▶ _PROBLEM STATEMENT_
Make an exact copy of the lines below.

▶ _DATA SHOWN_
○ ○ ○ ○ ○

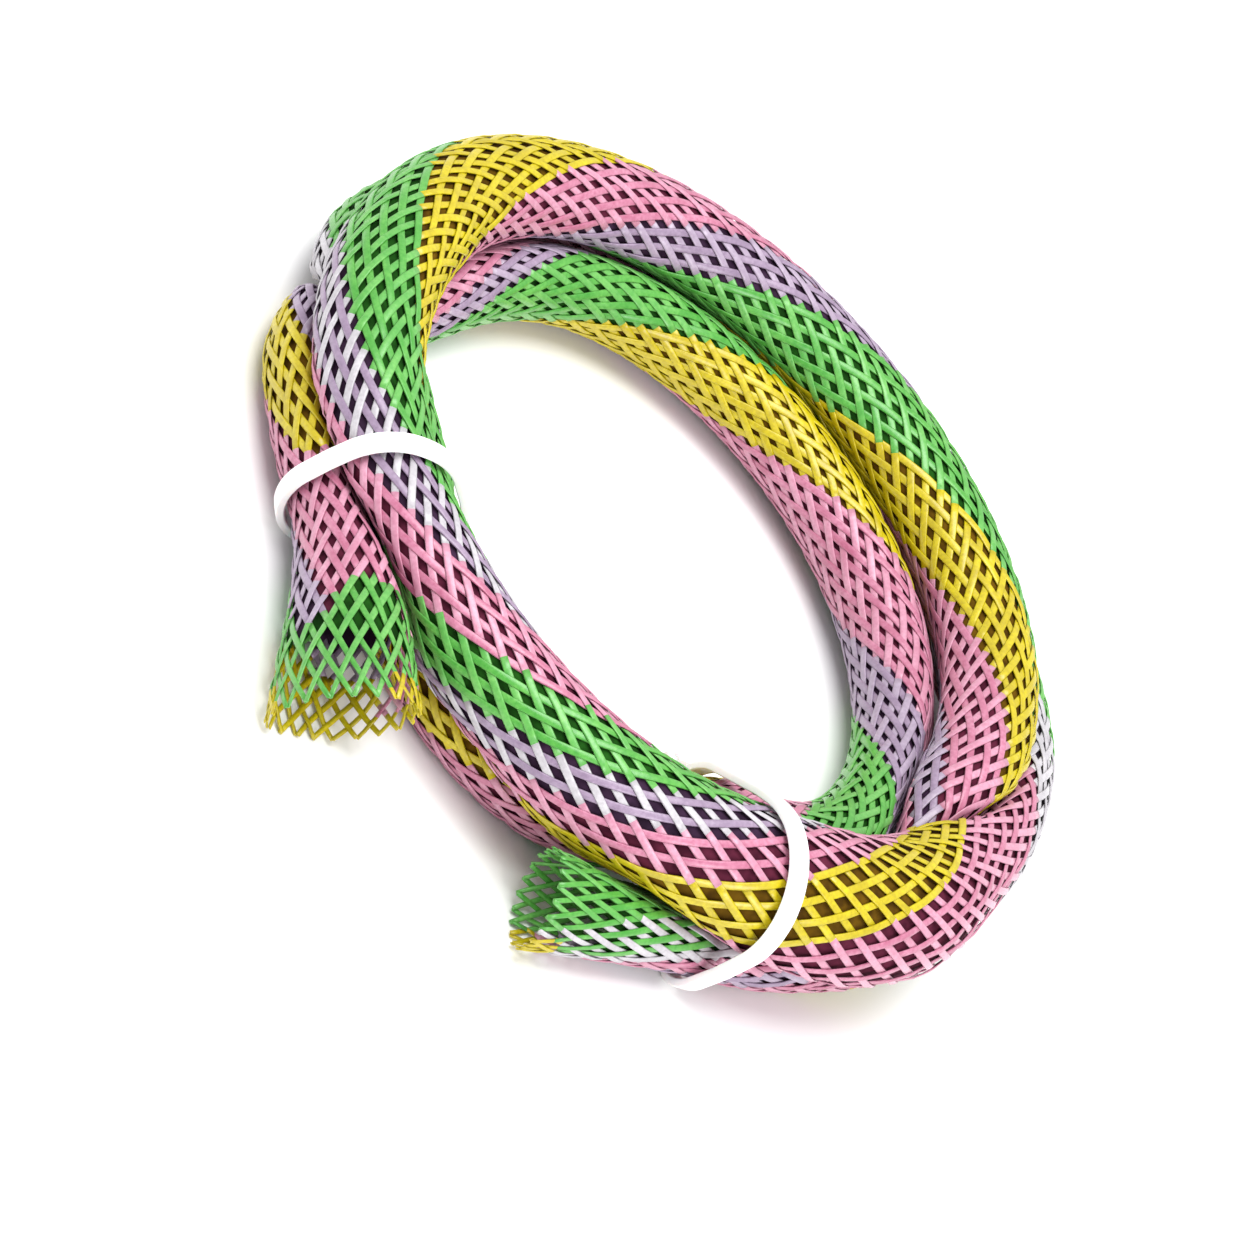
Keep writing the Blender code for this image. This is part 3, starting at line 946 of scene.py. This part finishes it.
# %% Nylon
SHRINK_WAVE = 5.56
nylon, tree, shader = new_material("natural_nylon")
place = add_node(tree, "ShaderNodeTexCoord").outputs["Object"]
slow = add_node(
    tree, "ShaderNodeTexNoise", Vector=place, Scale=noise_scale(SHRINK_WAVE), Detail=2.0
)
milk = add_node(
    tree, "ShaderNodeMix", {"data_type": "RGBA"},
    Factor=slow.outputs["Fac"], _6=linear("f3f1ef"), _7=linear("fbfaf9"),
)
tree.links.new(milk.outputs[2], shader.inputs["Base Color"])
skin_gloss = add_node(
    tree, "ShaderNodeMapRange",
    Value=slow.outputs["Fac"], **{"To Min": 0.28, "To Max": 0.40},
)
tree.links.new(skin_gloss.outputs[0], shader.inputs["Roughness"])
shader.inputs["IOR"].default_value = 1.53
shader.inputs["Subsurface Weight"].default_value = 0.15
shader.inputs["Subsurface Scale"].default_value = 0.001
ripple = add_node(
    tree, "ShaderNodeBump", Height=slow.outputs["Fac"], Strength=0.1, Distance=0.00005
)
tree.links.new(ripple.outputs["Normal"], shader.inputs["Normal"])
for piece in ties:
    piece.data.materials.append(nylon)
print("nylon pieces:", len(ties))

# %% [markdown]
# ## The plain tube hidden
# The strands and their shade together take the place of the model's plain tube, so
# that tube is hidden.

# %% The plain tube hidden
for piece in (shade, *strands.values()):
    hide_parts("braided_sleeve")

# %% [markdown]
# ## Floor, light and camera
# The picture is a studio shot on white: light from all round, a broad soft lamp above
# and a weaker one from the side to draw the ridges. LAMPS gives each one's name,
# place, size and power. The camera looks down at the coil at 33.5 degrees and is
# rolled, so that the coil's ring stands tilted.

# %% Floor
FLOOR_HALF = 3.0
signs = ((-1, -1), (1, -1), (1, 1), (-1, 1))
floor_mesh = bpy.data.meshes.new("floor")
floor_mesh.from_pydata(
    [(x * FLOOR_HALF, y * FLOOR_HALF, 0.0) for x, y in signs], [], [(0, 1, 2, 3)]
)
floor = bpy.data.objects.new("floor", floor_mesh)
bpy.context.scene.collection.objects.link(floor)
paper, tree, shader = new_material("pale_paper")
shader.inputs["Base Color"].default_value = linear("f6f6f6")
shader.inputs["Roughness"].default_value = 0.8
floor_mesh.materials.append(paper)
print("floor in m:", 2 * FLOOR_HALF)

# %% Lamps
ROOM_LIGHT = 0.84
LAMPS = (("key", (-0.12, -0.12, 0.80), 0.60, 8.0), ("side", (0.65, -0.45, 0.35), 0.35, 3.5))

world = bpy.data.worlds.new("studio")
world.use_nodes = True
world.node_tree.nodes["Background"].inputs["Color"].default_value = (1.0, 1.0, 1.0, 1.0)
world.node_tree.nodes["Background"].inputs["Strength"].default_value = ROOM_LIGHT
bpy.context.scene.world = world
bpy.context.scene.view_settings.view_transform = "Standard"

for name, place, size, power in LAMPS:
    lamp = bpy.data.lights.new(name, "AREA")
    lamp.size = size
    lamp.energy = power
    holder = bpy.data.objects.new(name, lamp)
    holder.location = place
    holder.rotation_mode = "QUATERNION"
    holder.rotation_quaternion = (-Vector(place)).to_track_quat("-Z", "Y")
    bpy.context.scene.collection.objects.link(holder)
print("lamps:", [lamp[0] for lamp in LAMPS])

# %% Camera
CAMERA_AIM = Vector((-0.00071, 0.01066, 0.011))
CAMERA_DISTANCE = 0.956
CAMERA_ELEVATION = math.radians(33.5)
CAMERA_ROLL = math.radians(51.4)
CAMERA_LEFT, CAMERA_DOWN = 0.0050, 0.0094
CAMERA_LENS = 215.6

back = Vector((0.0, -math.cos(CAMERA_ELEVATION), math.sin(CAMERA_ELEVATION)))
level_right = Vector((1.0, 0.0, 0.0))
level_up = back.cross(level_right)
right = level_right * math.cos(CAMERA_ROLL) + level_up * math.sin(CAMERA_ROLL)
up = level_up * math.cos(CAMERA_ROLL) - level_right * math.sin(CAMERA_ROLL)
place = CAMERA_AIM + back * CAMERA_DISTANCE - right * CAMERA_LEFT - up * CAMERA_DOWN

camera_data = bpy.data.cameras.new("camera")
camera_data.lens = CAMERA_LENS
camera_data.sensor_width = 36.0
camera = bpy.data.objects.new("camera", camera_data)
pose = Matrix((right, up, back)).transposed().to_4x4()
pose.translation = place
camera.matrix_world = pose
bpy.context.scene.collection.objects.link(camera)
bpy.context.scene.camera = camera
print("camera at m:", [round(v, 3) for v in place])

○ ○ ○ ○ ○

▶ _EXERCISE RESPONSE_
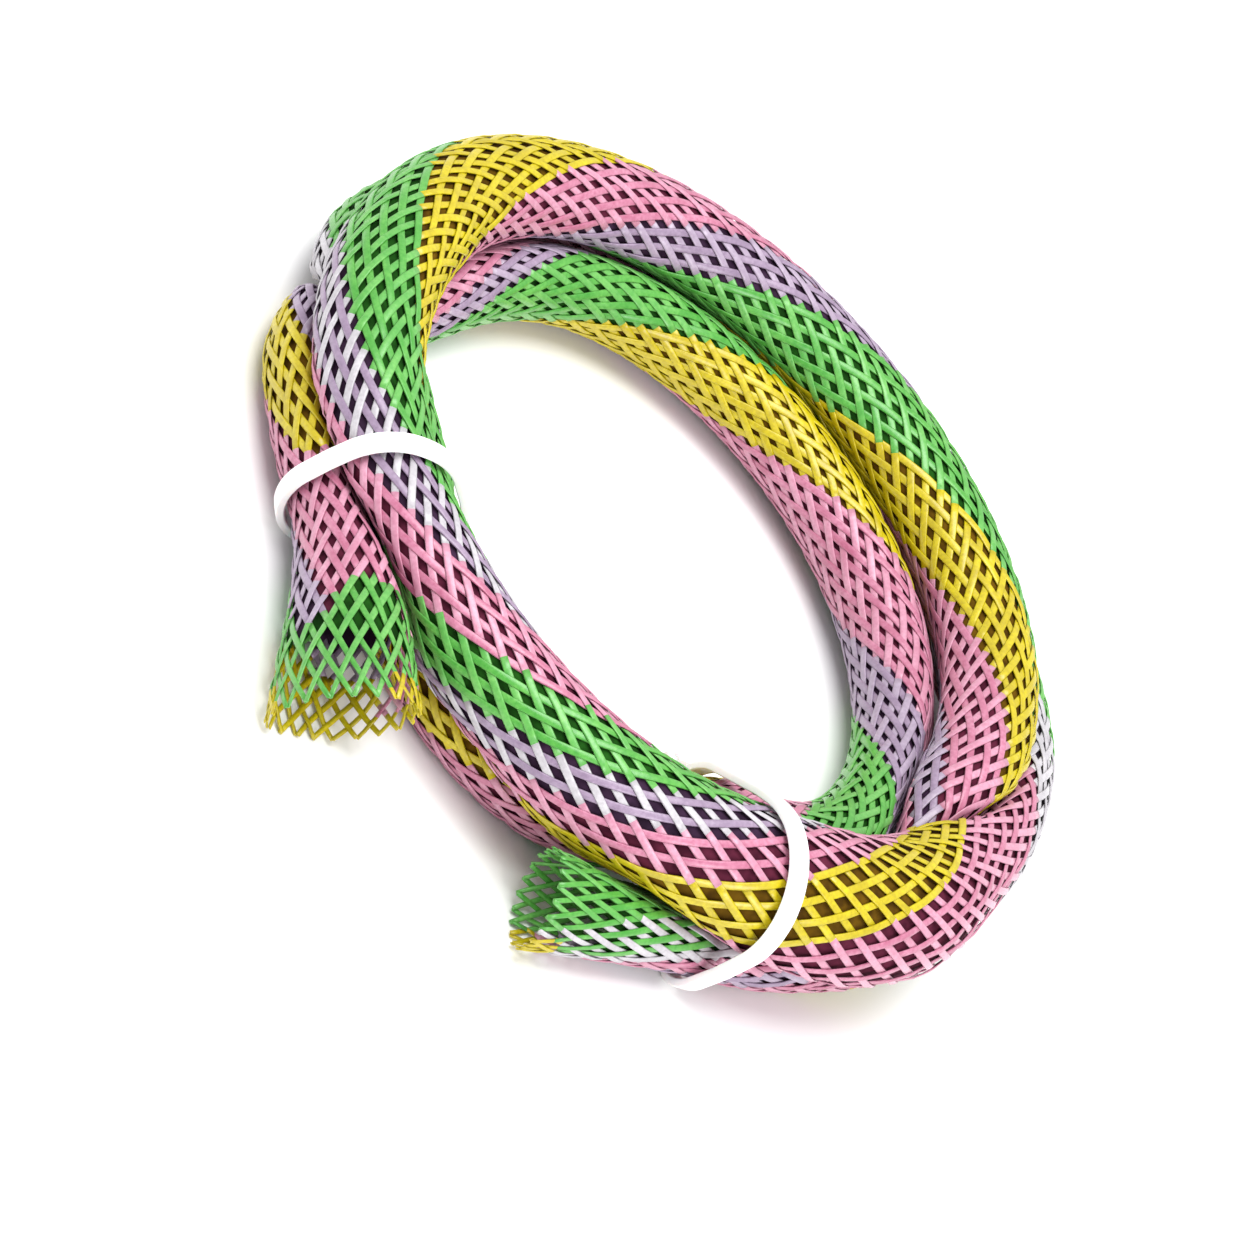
Keep writing the Blender code for this image. This is part 3, starting at line 946 of scene.py. This part finishes it.
# %% Nylon
SHRINK_WAVE = 5.56
nylon, tree, shader = new_material("natural_nylon")
place = add_node(tree, "ShaderNodeTexCoord").outputs["Object"]
slow = add_node(
    tree, "ShaderNodeTexNoise", Vector=place, Scale=noise_scale(SHRINK_WAVE), Detail=2.0
)
milk = add_node(
    tree, "ShaderNodeMix", {"data_type": "RGBA"},
    Factor=slow.outputs["Fac"], _6=linear("f3f1ef"), _7=linear("fbfaf9"),
)
tree.links.new(milk.outputs[2], shader.inputs["Base Color"])
skin_gloss = add_node(
    tree, "ShaderNodeMapRange",
    Value=slow.outputs["Fac"], **{"To Min": 0.28, "To Max": 0.40},
)
tree.links.new(skin_gloss.outputs[0], shader.inputs["Roughness"])
shader.inputs["IOR"].default_value = 1.53
shader.inputs["Subsurface Weight"].default_value = 0.15
shader.inputs["Subsurface Scale"].default_value = 0.001
ripple = add_node(
    tree, "ShaderNodeBump", Height=slow.outputs["Fac"], Strength=0.1, Distance=0.00005
)
tree.links.new(ripple.outputs["Normal"], shader.inputs["Normal"])
for piece in ties:
    piece.data.materials.append(nylon)
print("nylon pieces:", len(ties))

# %% [markdown]
# ## The plain tube hidden
# The strands and their shade together take the place of the model's plain tube, so
# that tube is hidden.

# %% The plain tube hidden
for piece in (shade, *strands.values()):
    hide_parts("braided_sleeve")

# %% [markdown]
# ## Floor, light and camera
# The picture is a studio shot on white: light from all round, a broad soft lamp above
# and a weaker one from the side to draw the ridges. LAMPS gives each one's name,
# place, size and power. The camera looks down at the coil at 33.5 degrees and is
# rolled, so that the coil's ring stands tilted.

# %% Floor
FLOOR_HALF = 3.0
signs = ((-1, -1), (1, -1), (1, 1), (-1, 1))
floor_mesh = bpy.data.meshes.new("floor")
floor_mesh.from_pydata(
    [(x * FLOOR_HALF, y * FLOOR_HALF, 0.0) for x, y in signs], [], [(0, 1, 2, 3)]
)
floor = bpy.data.objects.new("floor", floor_mesh)
bpy.context.scene.collection.objects.link(floor)
paper, tree, shader = new_material("pale_paper")
shader.inputs["Base Color"].default_value = linear("f6f6f6")
shader.inputs["Roughness"].default_value = 0.8
floor_mesh.materials.append(paper)
print("floor in m:", 2 * FLOOR_HALF)

# %% Lamps
ROOM_LIGHT = 0.84
LAMPS = (("key", (-0.12, -0.12, 0.80), 0.60, 8.0), ("side", (0.65, -0.45, 0.35), 0.35, 3.5))

world = bpy.data.worlds.new("studio")
world.use_nodes = True
world.node_tree.nodes["Background"].inputs["Color"].default_value = (1.0, 1.0, 1.0, 1.0)
world.node_tree.nodes["Background"].inputs["Strength"].default_value = ROOM_LIGHT
bpy.context.scene.world = world
bpy.context.scene.view_settings.view_transform = "Standard"

for name, place, size, power in LAMPS:
    lamp = bpy.data.lights.new(name, "AREA")
    lamp.size = size
    lamp.energy = power
    holder = bpy.data.objects.new(name, lamp)
    holder.location = place
    holder.rotation_mode = "QUATERNION"
    holder.rotation_quaternion = (-Vector(place)).to_track_quat("-Z", "Y")
    bpy.context.scene.collection.objects.link(holder)
print("lamps:", [lamp[0] for lamp in LAMPS])

# %% Camera
CAMERA_AIM = Vector((-0.00071, 0.01066, 0.011))
CAMERA_DISTANCE = 0.956
CAMERA_ELEVATION = math.radians(33.5)
CAMERA_ROLL = math.radians(51.4)
CAMERA_LEFT, CAMERA_DOWN = 0.0050, 0.0094
CAMERA_LENS = 215.6

back = Vector((0.0, -math.cos(CAMERA_ELEVATION), math.sin(CAMERA_ELEVATION)))
level_right = Vector((1.0, 0.0, 0.0))
level_up = back.cross(level_right)
right = level_right * math.cos(CAMERA_ROLL) + level_up * math.sin(CAMERA_ROLL)
up = level_up * math.cos(CAMERA_ROLL) - level_right * math.sin(CAMERA_ROLL)
place = CAMERA_AIM + back * CAMERA_DISTANCE - right * CAMERA_LEFT - up * CAMERA_DOWN

camera_data = bpy.data.cameras.new("camera")
camera_data.lens = CAMERA_LENS
camera_data.sensor_width = 36.0
camera = bpy.data.objects.new("camera", camera_data)
pose = Matrix((right, up, back)).transposed().to_4x4()
pose.translation = place
camera.matrix_world = pose
bpy.context.scene.collection.objects.link(camera)
bpy.context.scene.camera = camera
print("camera at m:", [round(v, 3) for v in place])